In 1879 Kendall partnered with Carmi L. Marsh to expand the cure's manufacture and marketing. In 1880 they built Kendall's Spavin Cure manufactory, employing twenty workers. The Second Empire structure is wood framed with two stories and has a mansard on a raised basement with a three-story mansard-roofed entrance tower and a two-story, flat-roofed ell. Originally, the factory had ornate trim. Two printing presses occupied a portion of the main floor along with the packaging operation; the cure was produced on the second floor; and the shipping department occupied the basement, which opened to the rear for the many delivery wagons.
Carmi L. Marsh had inherited his father's substantial farm on the eastern shore of Franklin Pond, today the site of Carmi State Park, but after he partnered with Kendall, he built a wood-frame, two-and-a-half-story Italianate house just west of the manufactory and across the street from Kendall's house.

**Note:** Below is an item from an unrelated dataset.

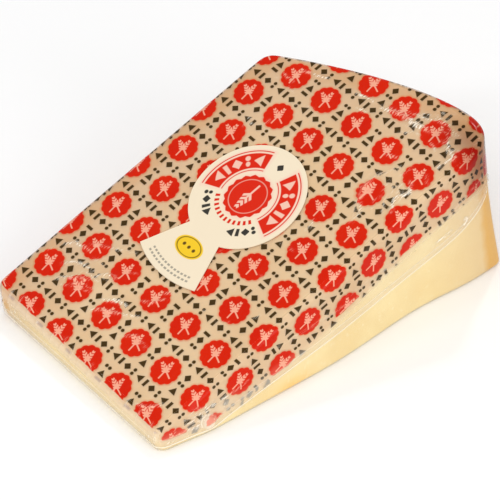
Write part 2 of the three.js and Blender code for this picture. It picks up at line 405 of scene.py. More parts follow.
# ---------- shader trees ----------
class Wiring:
    """Adds nodes to one shader tree and joins them."""

    def __init__(self, tree):
        self.tree = tree

    def add(self, kind, inputs=(), **settings):
        node = self.tree.nodes.new(kind)
        for key, value in settings.items():
            setattr(node, key, value)
        for key, value in dict(inputs).items():
            self.feed(node.inputs[key], value)
        return node

    def feed(self, socket, value):
        if isinstance(value, bpy.types.NodeSocket):
            self.tree.links.new(value, socket)
        elif value is not None:
            socket.default_value = value

    def calc(self, operation, *values, clamp=False):
        node = self.add("ShaderNodeMath", operation=operation, use_clamp=clamp)
        for socket, value in zip(node.inputs, values):
            self.feed(socket, value)
        return node.outputs[0]

    def chain(self, operation, first, *others):
        """One operation over several values in turn."""
        for value in others:
            first = self.calc(operation, first, value)
        return first

    def plus(self, *values):
        return self.chain("ADD", *values)

    def times(self, *values):
        return self.chain("MULTIPLY", *values)

    def largest(self, *values):
        return self.chain("MAXIMUM", *values)

    def minus(self, first, second):
        return self.calc("SUBTRACT", first, second)

    def size(self, value):
        return self.calc("ABSOLUTE", value)

    def distance(self, u, v):
        return self.calc("SQRT", self.plus(self.times(u, u), self.times(v, v)))

    def wrapped(self, value, pitch):
        return self.calc("FLOORED_MODULO", value, pitch)

    def in_cell(self, value, pitch):
        """Distance from the middle of the repeat's cell that a value lies in."""
        return self.minus(self.wrapped(value, pitch), pitch / 2)

    def cell_number(self, value, pitch):
        return self.calc("FLOOR", self.calc("DIVIDE", value, pitch))

    def step(self, value, start, end, low=0.0, high=1.0):
        """A clamped ramp from low to high as value goes from start to end."""
        keys = {"Value": value, "From Min": start, "From Max": end, "To Min": low, "To Max": high}
        return self.add("ShaderNodeMapRange", keys).outputs["Result"]

    def inside(self, value, edge, soft):
        """1 where value is under edge, falling to 0 over the width soft."""
        shifted = self.minus(value, edge)
        return self.step(shifted, -soft / 2, soft / 2, 1.0, 0.0)

    def stripe(self, value, middle, half, soft):
        """1 where value is within half of middle, falling to 0 over the width soft."""
        return self.inside(self.size(self.minus(value, middle)), half, soft)

    def blend(self, share, first, second, mode="MIX"):
        node = self.add("ShaderNodeMix", data_type="RGBA", blend_type=mode)
        self.feed(node.inputs[0], share)
        self.feed(node.inputs[6], first)
        self.feed(node.inputs[7], second)
        return node.outputs[2]

    def paint(self, color, *layers):
        """Lay colours over the first, each given as its mask, the mask's share and the colour."""
        for mask, share, layer in layers:
            mask = mask if share == 1 else self.times(mask, share)
            color = self.blend(mask, color, layer)
        return color

    def noise(self, vector, scale, detail=2.0, rough=0.5):
        keys = {"Vector": vector, "Scale": scale, "Detail": detail, "Roughness": rough}
        return self.add("ShaderNodeTexNoise", keys).outputs["Fac"]

    def stretched(self, vector, scale_x, scale_y):
        keys = {"Vector": vector, "Scale": (scale_x, scale_y, 1.0)}
        return self.add("ShaderNodeMapping", keys).outputs["Vector"]

    def attribute(self, name):
        return self.add("ShaderNodeAttribute", attribute_name=name).outputs["Fac"]

    def place(self):
        return self.add("ShaderNodeTexCoord").outputs["Object"]

    def split(self, vector):
        node = self.add("ShaderNodeSeparateXYZ", {"Vector": vector})
        return node.outputs["X"], node.outputs["Y"]


def linear(red, green, blue):
    """A colour given in the usual 0 to 255 display values, as a shader colour."""
    channels = []
    for value in (red / 255, green / 255, blue / 255):
        channels.append(value / 12.92 if value <= 0.04045 else ((value + 0.055) / 1.055) ** 2.4)
    return (*channels, 1.0)


def tone(name):
    return linear(*TONES[name])


def opaque(color):
    return (*color, 1.0)


def new_material(name):
    material = bpy.data.materials.new(name)
    material.use_nodes = True
    material.node_tree.nodes.clear()
    wires = Wiring(material.node_tree)
    shader = wires.add("ShaderNodeBsdfPrincipled")
    output = wires.add("ShaderNodeOutputMaterial")
    material.node_tree.links.new(shader.outputs["BSDF"], output.inputs["Surface"])
    return material, wires, shader


def finish_surface(wires, shader, color, roughness, relief, strength, depth):
    """Join a colour, a roughness and a height to the shader, with the height as bump."""
    keys = {"Height": relief, "Strength": strength, "Distance": depth}
    wires.feed(shader.inputs["Base Color"], color)
    wires.feed(shader.inputs["Roughness"], roughness)
    wires.feed(shader.inputs["Normal"], wires.add("ShaderNodeBump", keys).outputs["Normal"])


# ---------- the printed pattern ----------
def print_group():
    """Node group: masks of the film's red rosettes, their pale figures and the small dark marks."""
    group = bpy.data.node_groups.new("film print", "ShaderNodeTree")
    made = group.interface.new_socket
    made("Vector", in_out="INPUT", socket_type="NodeSocketVector")
    for name in ("Rosette", "Halo", "Figure", "Mark"):
        made(name, in_out="OUTPUT", socket_type="NodeSocketFloat")
    wires = Wiring(group)
    source = wires.add("NodeGroupInput")
    target = wires.add("NodeGroupOutput")
    along, across = wires.split(source.outputs["Vector"])

    # Columns run across the wedge, and every other one is moved by half a row.
    odd = wires.wrapped(wires.cell_number(along, COLUMN_PITCH), 2.0)
    moved = wires.calc("MULTIPLY_ADD", odd, ROW_PITCH / 2, across)
    u = wires.in_cell(along, COLUMN_PITCH)
    v = wires.in_cell(moved, ROW_PITCH)

    # A rosette with a scalloped rim.
    angle = wires.calc("ARCTAN2", v, u)
    lobes = wires.size(wires.calc("COSINE", wires.times(angle, ROSETTE_LOBES / 2)))
    rim = wires.calc("MULTIPLY_ADD", lobes, LOBE_HEIGHT, ROSETTE_RADIUS)
    from_rim = wires.minus(wires.distance(u, v), rim)
    rosette = wires.inside(from_rim, 0.0, PRINT_EDGE)
    halo = wires.inside(from_rim, HALO_REACH, 2 * HALO_REACH)

    # Two crossed ears of grain in the rosette.
    ears = []
    for lean in map(math.radians, EAR_LEANS):
        p = wires.plus(wires.times(u, math.cos(lean)), wires.times(v, math.sin(lean)))
        q = wires.minus(wires.times(v, math.cos(lean)), wires.times(u, math.sin(lean)))
        ears.append(grain_ear(wires, p, wires.size(q), PRINT_EDGE))
    figure = wires.largest(*ears)

    # Rows of small marks: along each column's side, and between the rosettes of a column.
    pitch = ROW_PITCH / MARKS_TO_A_PITCH
    from_side = wires.minus(COLUMN_PITCH / 2, wires.size(u))
    from_side = wires.times(from_side, wires.calc("SIGN", u))
    side_marks = mark_shapes(
        wires, from_side, wires.in_cell(across, pitch), wires.cell_number(across, pitch), PRINT_EDGE)
    pitch = COLUMN_PITCH / MARKS_TO_A_PITCH
    from_row = wires.minus(ROW_PITCH / 2, wires.size(v))
    row_marks = mark_shapes(
        wires, from_row, wires.in_cell(along, pitch), wires.cell_number(along, pitch), PRINT_EDGE)
    row_marks = wires.times(row_marks, wires.inside(wires.size(u), pitch * 1.5, 0.05))
    marks = wires.largest(side_marks, row_marks)

    for name, value in (("Rosette", rosette), ("Halo", halo), ("Figure", figure), ("Mark", marks)):
        group.links.new(value, target.inputs[name])
    return group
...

Marsh's house, conservative in style for 1880, showcases the vigorous local Italianate building tradition with its eclectic approach. A three-story-plus-mansard tower is its most prominent feature, tucked into the interior corner of the gabled, L-shaped plan, the whole trimmed by eaves entablatures and corner pilasters that contrast with delicate iron cresting on the tower and a front porch with scroll-sawn valances.
Marsh insisted that Kendall hire Olin Merrill as the company's business manager and Moses Perley as its sales manager and, together, Marsh, Merrill, and Perley took control. Kendall moved away in 1884 and sold his stock to Marsh and Merrill in 1889. The business continued its rapid growth and international expansion. Around 1900 Merrill built a house on Main Street on a lot subdivided from Kendall's former property. In contrast with the Eastlake and Italianate of the Kendall and Marsh houses, Merrill chose Colonial Revival, indicating his acquaintance with a style then in favor with Vermont's elite. The wood-frame, two-and-a-half-story, hipped-roof, central-hall house has a modulated but imposing facade with a central entrance recessed and accentuated by a Palladian window above a projecting porch, and an unusual cantilevered, semicircular porte-cochere. When Marsh died in 1910 the Merrill family took over the business. As automobiles gradually replaced horses, orders for spavin cure began to decline to the point where only members of the Merrill family made and packaged orders. They halted production in 1952, although Kendall's cure lives on as Super K Formula, still used for treating spavins today.